Scan the lines below for the word "None". Copy each line you find it in.

## Information shown
[start]

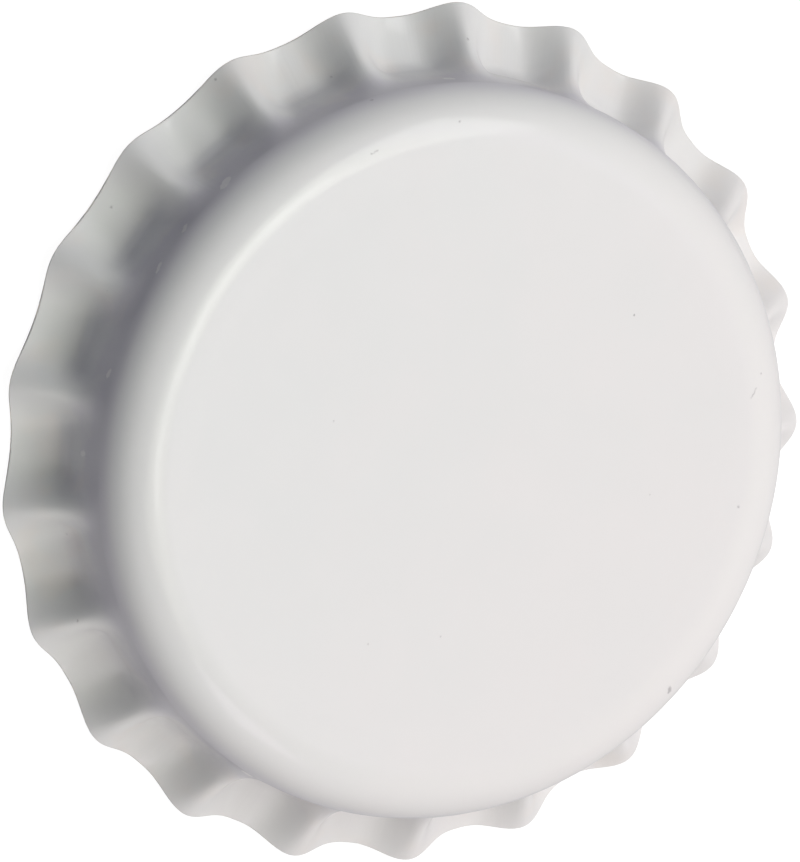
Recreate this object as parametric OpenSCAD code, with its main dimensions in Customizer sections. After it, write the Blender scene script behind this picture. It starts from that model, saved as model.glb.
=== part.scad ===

[end]
[start]

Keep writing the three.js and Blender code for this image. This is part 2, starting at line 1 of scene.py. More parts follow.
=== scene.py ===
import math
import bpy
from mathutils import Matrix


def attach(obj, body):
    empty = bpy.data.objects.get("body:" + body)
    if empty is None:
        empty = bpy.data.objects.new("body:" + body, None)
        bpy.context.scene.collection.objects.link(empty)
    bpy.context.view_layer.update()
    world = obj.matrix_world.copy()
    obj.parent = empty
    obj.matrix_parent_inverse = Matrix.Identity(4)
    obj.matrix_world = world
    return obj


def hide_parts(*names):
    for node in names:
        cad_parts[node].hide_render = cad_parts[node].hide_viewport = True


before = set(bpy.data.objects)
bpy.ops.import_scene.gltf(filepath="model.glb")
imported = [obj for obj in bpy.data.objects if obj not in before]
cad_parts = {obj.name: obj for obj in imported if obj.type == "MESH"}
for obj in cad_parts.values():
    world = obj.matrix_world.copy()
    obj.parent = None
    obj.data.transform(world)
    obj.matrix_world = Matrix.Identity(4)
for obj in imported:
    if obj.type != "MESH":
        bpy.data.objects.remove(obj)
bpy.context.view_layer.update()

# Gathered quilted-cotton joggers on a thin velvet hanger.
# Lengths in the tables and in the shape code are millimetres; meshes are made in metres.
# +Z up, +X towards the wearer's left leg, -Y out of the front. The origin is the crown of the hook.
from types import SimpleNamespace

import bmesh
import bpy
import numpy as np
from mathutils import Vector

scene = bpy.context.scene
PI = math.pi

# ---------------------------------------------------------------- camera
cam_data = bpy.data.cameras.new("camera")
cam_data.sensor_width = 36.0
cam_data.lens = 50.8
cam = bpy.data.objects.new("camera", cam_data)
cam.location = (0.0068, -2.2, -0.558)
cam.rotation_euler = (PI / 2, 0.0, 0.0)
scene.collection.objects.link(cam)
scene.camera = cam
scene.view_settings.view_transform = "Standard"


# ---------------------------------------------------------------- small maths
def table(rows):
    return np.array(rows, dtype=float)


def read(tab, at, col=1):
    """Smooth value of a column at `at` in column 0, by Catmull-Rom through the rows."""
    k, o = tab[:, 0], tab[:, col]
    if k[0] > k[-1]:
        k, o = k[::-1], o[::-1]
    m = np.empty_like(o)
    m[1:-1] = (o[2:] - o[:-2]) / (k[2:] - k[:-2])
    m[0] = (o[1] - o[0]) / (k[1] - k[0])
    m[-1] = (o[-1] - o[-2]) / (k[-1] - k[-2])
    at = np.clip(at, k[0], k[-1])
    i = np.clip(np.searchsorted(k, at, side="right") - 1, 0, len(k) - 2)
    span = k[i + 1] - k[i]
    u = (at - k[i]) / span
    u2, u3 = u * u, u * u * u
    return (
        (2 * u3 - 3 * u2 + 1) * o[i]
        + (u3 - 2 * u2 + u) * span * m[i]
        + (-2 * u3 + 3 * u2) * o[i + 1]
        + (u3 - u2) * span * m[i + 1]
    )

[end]
[start]

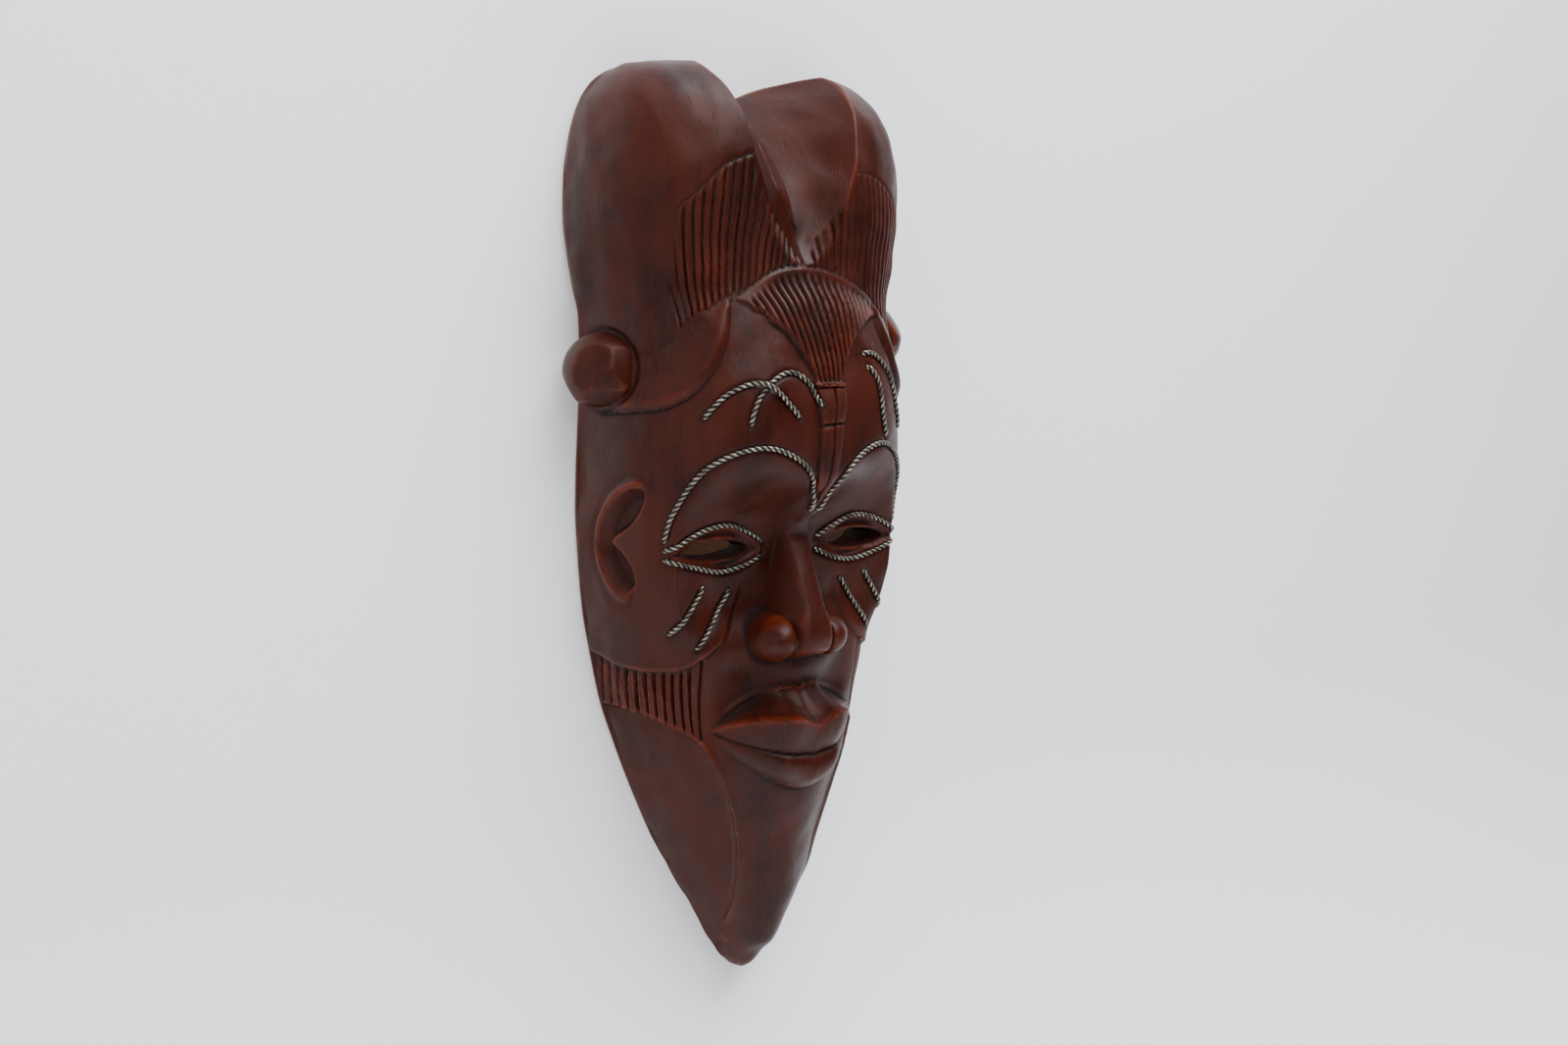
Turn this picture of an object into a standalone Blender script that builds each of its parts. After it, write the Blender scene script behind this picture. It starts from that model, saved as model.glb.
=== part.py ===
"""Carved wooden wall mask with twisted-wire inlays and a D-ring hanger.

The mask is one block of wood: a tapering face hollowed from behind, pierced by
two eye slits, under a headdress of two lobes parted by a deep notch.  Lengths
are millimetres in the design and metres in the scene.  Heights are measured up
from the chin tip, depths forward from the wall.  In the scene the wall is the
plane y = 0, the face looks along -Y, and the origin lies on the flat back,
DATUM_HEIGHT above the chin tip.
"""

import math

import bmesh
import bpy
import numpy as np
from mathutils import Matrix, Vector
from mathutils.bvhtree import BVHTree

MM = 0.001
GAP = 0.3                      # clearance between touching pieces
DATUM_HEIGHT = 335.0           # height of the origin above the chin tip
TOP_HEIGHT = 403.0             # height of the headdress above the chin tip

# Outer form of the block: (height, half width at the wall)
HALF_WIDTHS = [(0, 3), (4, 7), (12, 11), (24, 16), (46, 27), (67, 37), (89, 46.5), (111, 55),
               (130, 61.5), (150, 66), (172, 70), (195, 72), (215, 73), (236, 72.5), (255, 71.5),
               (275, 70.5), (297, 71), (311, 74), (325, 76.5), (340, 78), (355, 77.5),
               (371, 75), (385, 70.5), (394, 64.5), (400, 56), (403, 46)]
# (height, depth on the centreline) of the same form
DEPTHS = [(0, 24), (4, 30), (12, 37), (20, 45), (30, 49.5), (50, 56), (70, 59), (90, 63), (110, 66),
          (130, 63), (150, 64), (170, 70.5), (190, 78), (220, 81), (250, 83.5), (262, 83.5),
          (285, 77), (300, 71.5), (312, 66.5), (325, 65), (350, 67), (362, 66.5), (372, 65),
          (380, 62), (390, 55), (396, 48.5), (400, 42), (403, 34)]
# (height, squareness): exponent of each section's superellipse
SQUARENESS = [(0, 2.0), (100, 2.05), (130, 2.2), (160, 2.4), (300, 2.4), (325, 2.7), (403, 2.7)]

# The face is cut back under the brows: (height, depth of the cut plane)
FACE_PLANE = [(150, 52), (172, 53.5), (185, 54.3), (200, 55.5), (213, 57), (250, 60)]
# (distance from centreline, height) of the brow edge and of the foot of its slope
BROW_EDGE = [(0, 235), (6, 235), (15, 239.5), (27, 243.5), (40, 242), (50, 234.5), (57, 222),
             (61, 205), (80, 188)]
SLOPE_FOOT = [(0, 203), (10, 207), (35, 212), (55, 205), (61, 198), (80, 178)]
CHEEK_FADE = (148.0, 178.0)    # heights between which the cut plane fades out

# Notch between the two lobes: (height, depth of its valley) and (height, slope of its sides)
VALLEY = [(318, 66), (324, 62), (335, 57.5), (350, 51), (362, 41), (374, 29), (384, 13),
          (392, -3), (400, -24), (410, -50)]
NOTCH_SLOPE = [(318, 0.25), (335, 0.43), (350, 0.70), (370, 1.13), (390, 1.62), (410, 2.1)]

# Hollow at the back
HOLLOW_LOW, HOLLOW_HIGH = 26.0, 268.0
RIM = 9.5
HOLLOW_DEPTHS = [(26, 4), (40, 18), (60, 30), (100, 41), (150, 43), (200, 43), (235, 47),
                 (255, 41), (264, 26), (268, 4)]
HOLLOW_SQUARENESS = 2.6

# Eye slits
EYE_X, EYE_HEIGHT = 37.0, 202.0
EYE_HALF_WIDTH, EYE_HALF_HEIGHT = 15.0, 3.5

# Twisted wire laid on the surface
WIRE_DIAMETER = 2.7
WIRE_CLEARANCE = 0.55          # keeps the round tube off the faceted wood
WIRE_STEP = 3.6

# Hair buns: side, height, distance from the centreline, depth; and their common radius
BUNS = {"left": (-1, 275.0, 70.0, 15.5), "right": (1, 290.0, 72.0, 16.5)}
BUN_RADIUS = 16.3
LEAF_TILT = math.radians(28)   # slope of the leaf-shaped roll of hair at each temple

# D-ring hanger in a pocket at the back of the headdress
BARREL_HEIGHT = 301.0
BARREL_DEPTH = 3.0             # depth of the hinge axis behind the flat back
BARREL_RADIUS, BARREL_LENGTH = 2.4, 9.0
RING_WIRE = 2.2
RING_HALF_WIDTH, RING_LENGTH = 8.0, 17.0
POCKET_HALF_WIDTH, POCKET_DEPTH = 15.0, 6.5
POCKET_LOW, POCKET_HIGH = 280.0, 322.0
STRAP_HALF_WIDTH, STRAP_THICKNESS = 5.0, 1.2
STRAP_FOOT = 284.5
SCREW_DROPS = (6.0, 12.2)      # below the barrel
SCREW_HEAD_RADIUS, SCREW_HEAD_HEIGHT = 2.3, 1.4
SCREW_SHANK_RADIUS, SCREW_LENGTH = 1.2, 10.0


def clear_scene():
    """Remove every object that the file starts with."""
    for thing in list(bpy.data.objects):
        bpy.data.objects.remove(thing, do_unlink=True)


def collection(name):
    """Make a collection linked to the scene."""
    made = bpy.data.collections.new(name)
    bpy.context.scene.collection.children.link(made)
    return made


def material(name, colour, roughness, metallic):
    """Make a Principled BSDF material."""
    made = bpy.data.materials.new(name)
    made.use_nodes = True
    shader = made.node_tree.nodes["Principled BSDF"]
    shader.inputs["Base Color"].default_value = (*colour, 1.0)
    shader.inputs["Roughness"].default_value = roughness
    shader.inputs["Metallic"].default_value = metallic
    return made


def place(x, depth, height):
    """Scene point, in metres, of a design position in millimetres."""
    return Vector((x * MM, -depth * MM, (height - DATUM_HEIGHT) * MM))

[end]

## The solution
    if empty is None:
        empty = bpy.data.objects.new("body:" + body, None)
    obj.parent = None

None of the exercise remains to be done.